§ The request: Extract the listing in its entirety, keeping each line identical to the original.

§ Data:
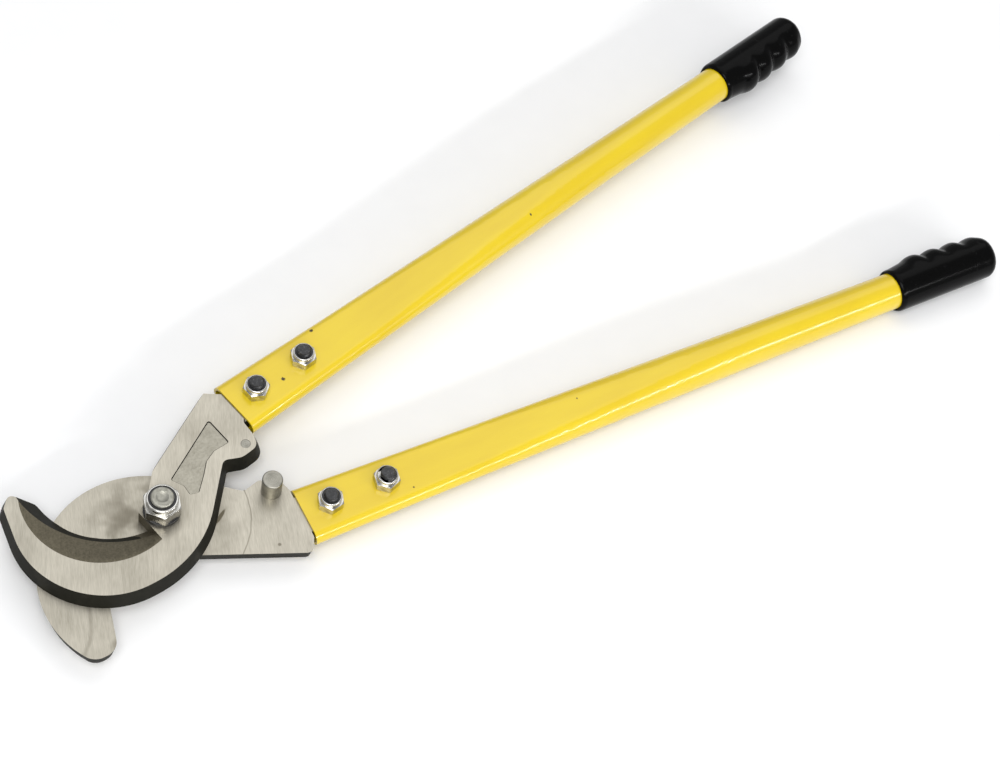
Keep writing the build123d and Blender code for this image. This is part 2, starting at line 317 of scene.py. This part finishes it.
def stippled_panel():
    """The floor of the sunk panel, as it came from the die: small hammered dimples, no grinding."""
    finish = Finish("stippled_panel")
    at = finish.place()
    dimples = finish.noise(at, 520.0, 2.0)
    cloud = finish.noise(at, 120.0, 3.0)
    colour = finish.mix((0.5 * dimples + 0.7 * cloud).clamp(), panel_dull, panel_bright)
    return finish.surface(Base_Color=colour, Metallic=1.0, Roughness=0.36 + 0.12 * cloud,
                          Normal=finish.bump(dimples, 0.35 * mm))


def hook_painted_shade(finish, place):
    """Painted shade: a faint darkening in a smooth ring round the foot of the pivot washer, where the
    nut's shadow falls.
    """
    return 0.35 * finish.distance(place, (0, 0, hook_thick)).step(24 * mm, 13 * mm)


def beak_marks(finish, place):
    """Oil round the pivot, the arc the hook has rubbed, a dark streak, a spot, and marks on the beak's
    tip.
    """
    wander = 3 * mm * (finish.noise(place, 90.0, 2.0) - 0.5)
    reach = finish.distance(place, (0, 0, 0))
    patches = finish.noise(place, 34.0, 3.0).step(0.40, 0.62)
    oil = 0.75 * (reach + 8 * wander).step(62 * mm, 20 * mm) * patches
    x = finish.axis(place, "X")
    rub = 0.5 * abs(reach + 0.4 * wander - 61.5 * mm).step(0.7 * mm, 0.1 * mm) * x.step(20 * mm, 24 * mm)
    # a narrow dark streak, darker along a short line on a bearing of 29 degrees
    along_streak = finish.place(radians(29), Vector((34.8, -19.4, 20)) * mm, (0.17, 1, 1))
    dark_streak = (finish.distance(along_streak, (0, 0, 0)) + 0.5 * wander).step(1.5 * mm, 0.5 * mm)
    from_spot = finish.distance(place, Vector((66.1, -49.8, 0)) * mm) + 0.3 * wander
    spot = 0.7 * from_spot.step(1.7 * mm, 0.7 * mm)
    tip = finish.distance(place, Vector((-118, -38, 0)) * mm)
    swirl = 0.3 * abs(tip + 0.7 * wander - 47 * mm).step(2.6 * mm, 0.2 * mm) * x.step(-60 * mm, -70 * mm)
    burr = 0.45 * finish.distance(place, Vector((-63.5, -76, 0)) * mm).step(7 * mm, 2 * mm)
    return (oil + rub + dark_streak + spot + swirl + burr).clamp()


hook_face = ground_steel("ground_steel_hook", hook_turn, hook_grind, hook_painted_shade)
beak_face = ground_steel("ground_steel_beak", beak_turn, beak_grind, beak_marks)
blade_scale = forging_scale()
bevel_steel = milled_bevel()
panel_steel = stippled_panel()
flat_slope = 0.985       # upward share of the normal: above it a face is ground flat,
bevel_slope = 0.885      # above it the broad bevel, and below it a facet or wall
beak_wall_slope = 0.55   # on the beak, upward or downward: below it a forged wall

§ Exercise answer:
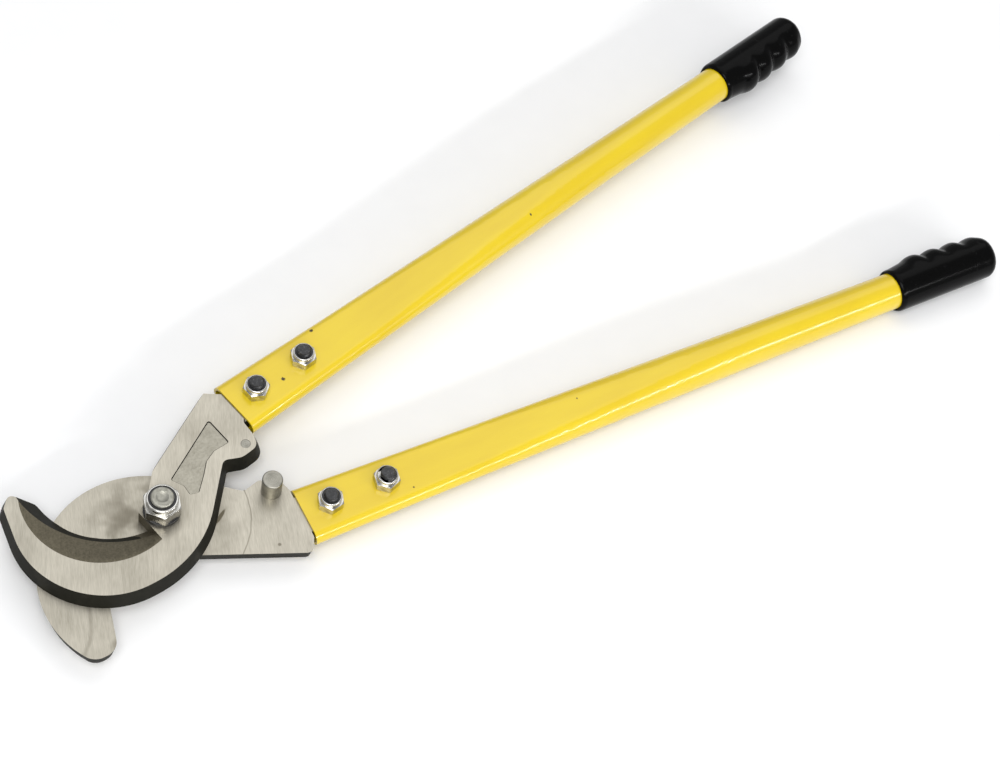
Keep writing the build123d and Blender code for this image. This is part 2, starting at line 317 of scene.py. This part finishes it.
def stippled_panel():
    """The floor of the sunk panel, as it came from the die: small hammered dimples, no grinding."""
    finish = Finish("stippled_panel")
    at = finish.place()
    dimples = finish.noise(at, 520.0, 2.0)
    cloud = finish.noise(at, 120.0, 3.0)
    colour = finish.mix((0.5 * dimples + 0.7 * cloud).clamp(), panel_dull, panel_bright)
    return finish.surface(Base_Color=colour, Metallic=1.0, Roughness=0.36 + 0.12 * cloud,
                          Normal=finish.bump(dimples, 0.35 * mm))


def hook_painted_shade(finish, place):
    """Painted shade: a faint darkening in a smooth ring round the foot of the pivot washer, where the
    nut's shadow falls.
    """
    return 0.35 * finish.distance(place, (0, 0, hook_thick)).step(24 * mm, 13 * mm)


def beak_marks(finish, place):
    """Oil round the pivot, the arc the hook has rubbed, a dark streak, a spot, and marks on the beak's
    tip.
    """
    wander = 3 * mm * (finish.noise(place, 90.0, 2.0) - 0.5)
    reach = finish.distance(place, (0, 0, 0))
    patches = finish.noise(place, 34.0, 3.0).step(0.40, 0.62)
    oil = 0.75 * (reach + 8 * wander).step(62 * mm, 20 * mm) * patches
    x = finish.axis(place, "X")
    rub = 0.5 * abs(reach + 0.4 * wander - 61.5 * mm).step(0.7 * mm, 0.1 * mm) * x.step(20 * mm, 24 * mm)
    # a narrow dark streak, darker along a short line on a bearing of 29 degrees
    along_streak = finish.place(radians(29), Vector((34.8, -19.4, 20)) * mm, (0.17, 1, 1))
    dark_streak = (finish.distance(along_streak, (0, 0, 0)) + 0.5 * wander).step(1.5 * mm, 0.5 * mm)
    from_spot = finish.distance(place, Vector((66.1, -49.8, 0)) * mm) + 0.3 * wander
    spot = 0.7 * from_spot.step(1.7 * mm, 0.7 * mm)
    tip = finish.distance(place, Vector((-118, -38, 0)) * mm)
    swirl = 0.3 * abs(tip + 0.7 * wander - 47 * mm).step(2.6 * mm, 0.2 * mm) * x.step(-60 * mm, -70 * mm)
    burr = 0.45 * finish.distance(place, Vector((-63.5, -76, 0)) * mm).step(7 * mm, 2 * mm)
    return (oil + rub + dark_streak + spot + swirl + burr).clamp()


hook_face = ground_steel("ground_steel_hook", hook_turn, hook_grind, hook_painted_shade)
beak_face = ground_steel("ground_steel_beak", beak_turn, beak_grind, beak_marks)
blade_scale = forging_scale()
bevel_steel = milled_bevel()
panel_steel = stippled_panel()
flat_slope = 0.985       # upward share of the normal: above it a face is ground flat,
bevel_slope = 0.885      # above it the broad bevel, and below it a facet or wall
beak_wall_slope = 0.55   # on the beak, upward or downward: below it a forged wall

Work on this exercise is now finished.